EXERCISE:
Single out each line with the word "JSON" and copy it.

INFORMATION GIVEN:
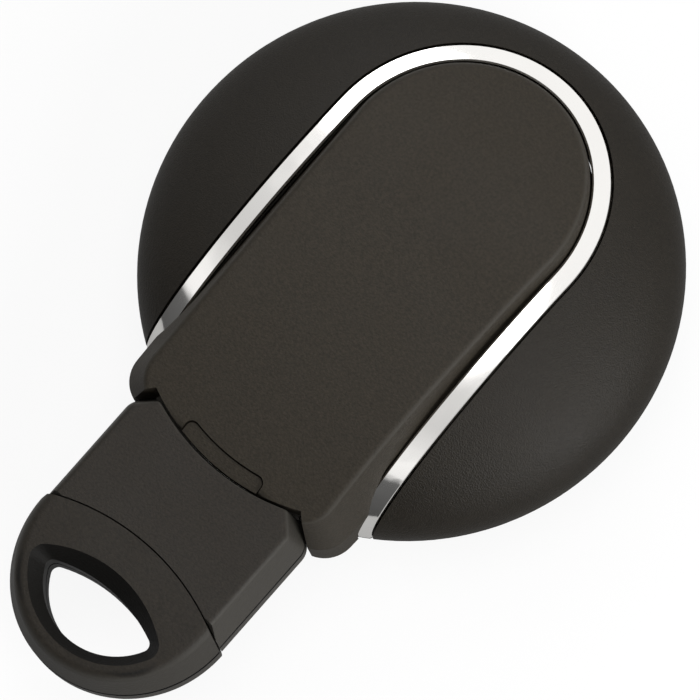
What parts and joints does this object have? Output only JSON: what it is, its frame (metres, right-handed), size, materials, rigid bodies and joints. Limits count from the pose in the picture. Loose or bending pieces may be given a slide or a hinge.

...

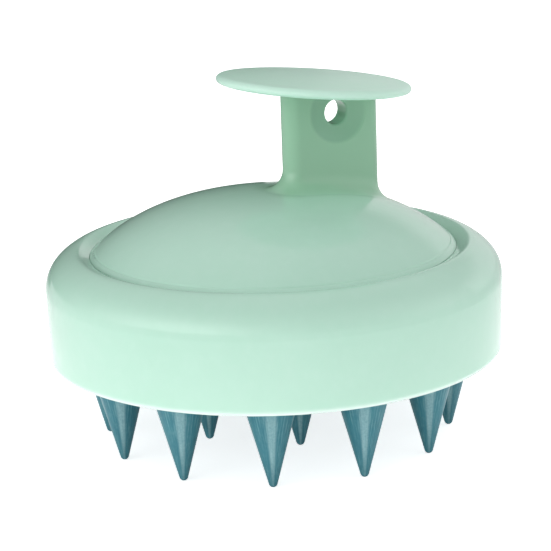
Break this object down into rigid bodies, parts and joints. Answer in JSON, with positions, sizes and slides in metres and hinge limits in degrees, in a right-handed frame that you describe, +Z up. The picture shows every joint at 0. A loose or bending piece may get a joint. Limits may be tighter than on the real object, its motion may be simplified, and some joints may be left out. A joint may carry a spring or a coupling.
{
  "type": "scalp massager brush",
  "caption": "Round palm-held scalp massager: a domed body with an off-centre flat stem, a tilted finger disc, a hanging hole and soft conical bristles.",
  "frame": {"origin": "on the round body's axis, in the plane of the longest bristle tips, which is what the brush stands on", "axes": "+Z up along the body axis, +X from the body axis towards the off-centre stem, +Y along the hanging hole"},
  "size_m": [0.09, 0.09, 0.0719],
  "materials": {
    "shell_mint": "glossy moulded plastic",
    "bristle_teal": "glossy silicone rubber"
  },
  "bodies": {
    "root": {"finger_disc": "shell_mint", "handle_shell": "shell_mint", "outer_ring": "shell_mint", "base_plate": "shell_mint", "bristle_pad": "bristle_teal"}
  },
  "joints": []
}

SOLUTION TO THIS TASK:
What parts and joints does this object have? Output only JSON: what it is, its frame (metres, right-handed), size, materials, rigid bodies and joints. Limits count from the pose in the picture. Loose or bending pieces may be given a slide or a hinge.
Break this object down into rigid bodies, parts and joints. Answer in JSON, with positions, sizes and slides in metres and hinge limits in degrees, in a right-handed frame that you describe, +Z up. The picture shows every joint at 0. A loose or bending piece may get a joint. Limits may be tighter than on the real object, its motion may be simplified, and some joints may be left out. A joint may carry a spring or a coupling.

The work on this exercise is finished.